▸ **AIM**: Present the following data again exactly as it is shown.

— BEGIN DATASET SECTION —

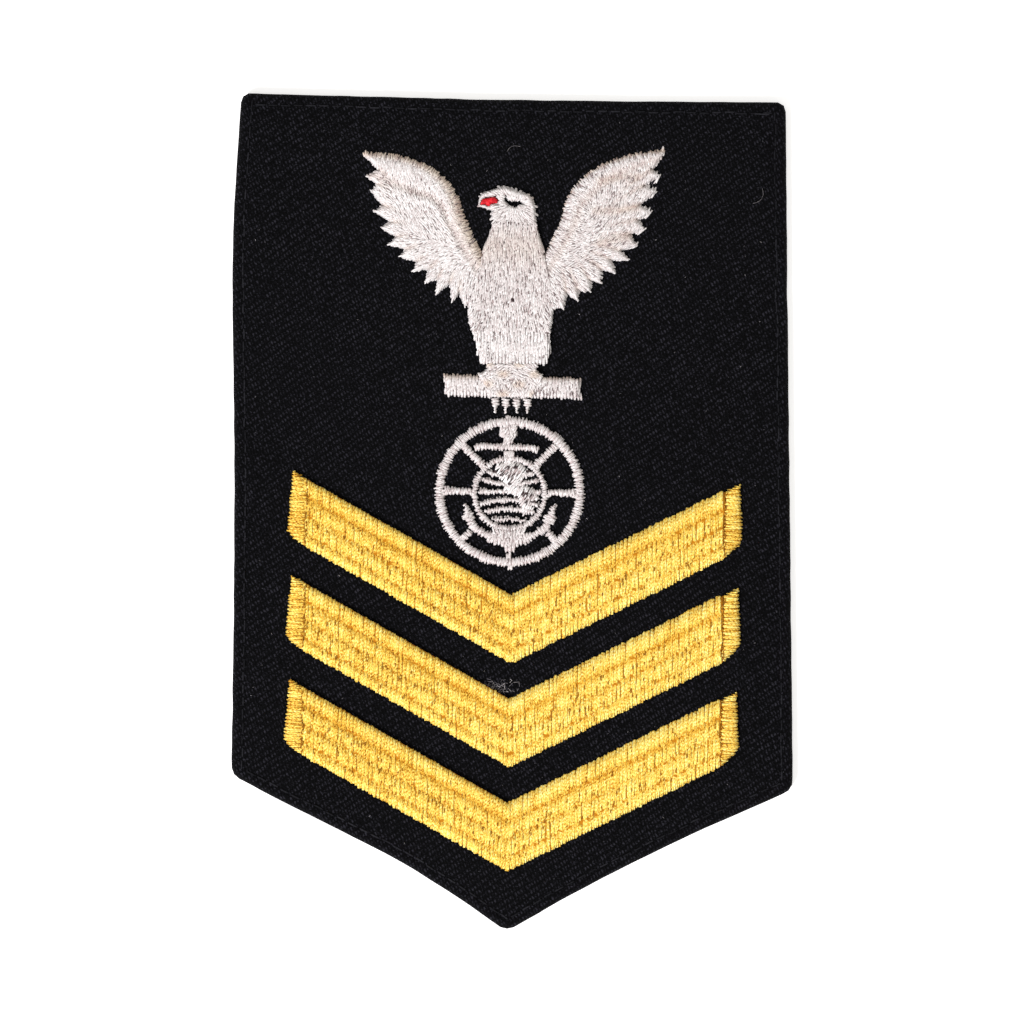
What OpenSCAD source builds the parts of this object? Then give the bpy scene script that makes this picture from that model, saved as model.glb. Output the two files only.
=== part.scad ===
// Petty officer's rating patch: wool serge with its edges turned under, carrying an embroidered
// eagle on a perch, a round mark of globe, compass and anchor, and three chevrons.
// X runs to the right of the face, Y up the face and Z out of it. The patch lies on its back
// at Z = 0, with the middle of its outline on the Z axis. Millimetres and degrees.

/* [Cloth] */
// Thickness of the serge
cloth_t = 1; // [1:0.1:1.6]
// Air between the front and the hem turned under it
hem_gap = 0.2; // [0.1:0.05:0.5]
// Width of the hem turned under
hem_w = 9; // [6:0.5:14]
// Bare cloth beside the chevrons' ends
side_margin = 9.8; // [6:0.2:16]
// Bare cloth above the higher wing
top_margin = 9.2; // [5:0.2:16]
// Bare cloth from the lowest chevron's point to the point of the cloth
point_margin = 11.1; // [6:0.1:20]
// How far right of the chevrons' middle the cloth's middle is
cloth_shift = 0.4; // [-2:0.05:2]
// Slope of the two lower edges
point_angle = 28; // [22:0.5:34]
// Clockwise turn of the two lower edges
point_turn = 0.6; // [-2:0.1:2]
// How far inside its shoulder the upper left corner is
left_lean = -0.4; // [-3:0.1:5]
// How far inside its shoulder the upper right corner is
right_lean = 3.5; // [-3:0.1:5]
// Radius of the upper corners
corner_r = 1.7; // [1.5:0.1:5]
// Radius of the shoulders
shoulder_r = 2.6; // [1.5:0.1:6]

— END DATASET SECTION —

▸ **EXERCISE RESULT**:
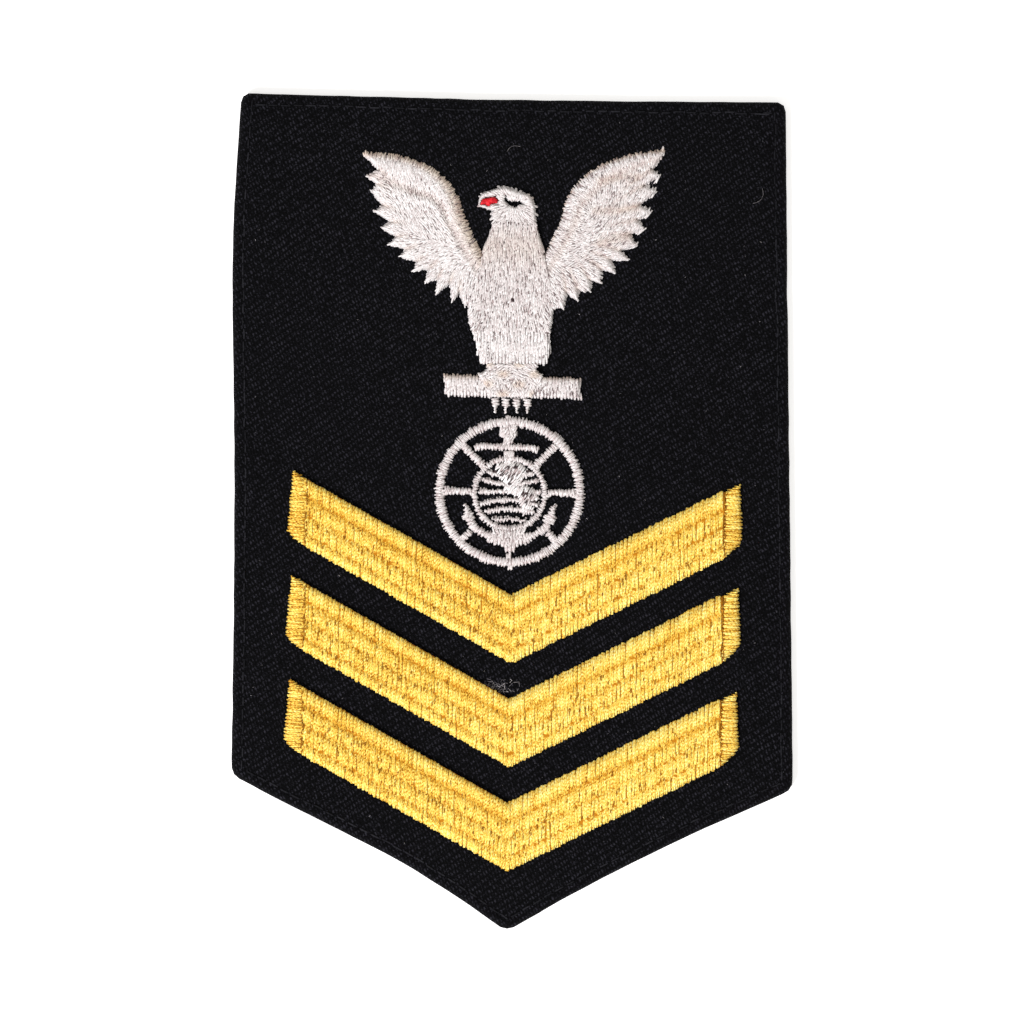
What OpenSCAD source builds the parts of this object? Then give the bpy scene script that makes this picture from that model, saved as model.glb. Output the two files only.
=== part.scad ===
// Petty officer's rating patch: wool serge with its edges turned under, carrying an embroidered
// eagle on a perch, a round mark of globe, compass and anchor, and three chevrons.
// X runs to the right of the face, Y up the face and Z out of it. The patch lies on its back
// at Z = 0, with the middle of its outline on the Z axis. Millimetres and degrees.

/* [Cloth] */
// Thickness of the serge
cloth_t = 1; // [1:0.1:1.6]
// Air between the front and the hem turned under it
hem_gap = 0.2; // [0.1:0.05:0.5]
// Width of the hem turned under
hem_w = 9; // [6:0.5:14]
// Bare cloth beside the chevrons' ends
side_margin = 9.8; // [6:0.2:16]
// Bare cloth above the higher wing
top_margin = 9.2; // [5:0.2:16]
// Bare cloth from the lowest chevron's point to the point of the cloth
point_margin = 11.1; // [6:0.1:20]
// How far right of the chevrons' middle the cloth's middle is
cloth_shift = 0.4; // [-2:0.05:2]
// Slope of the two lower edges
point_angle = 28; // [22:0.5:34]
// Clockwise turn of the two lower edges
point_turn = 0.6; // [-2:0.1:2]
// How far inside its shoulder the upper left corner is
left_lean = -0.4; // [-3:0.1:5]
// How far inside its shoulder the upper right corner is
right_lean = 3.5; // [-3:0.1:5]
// Radius of the upper corners
corner_r = 1.7; // [1.5:0.1:5]
// Radius of the shoulders
shoulder_r = 2.6; // [1.5:0.1:6]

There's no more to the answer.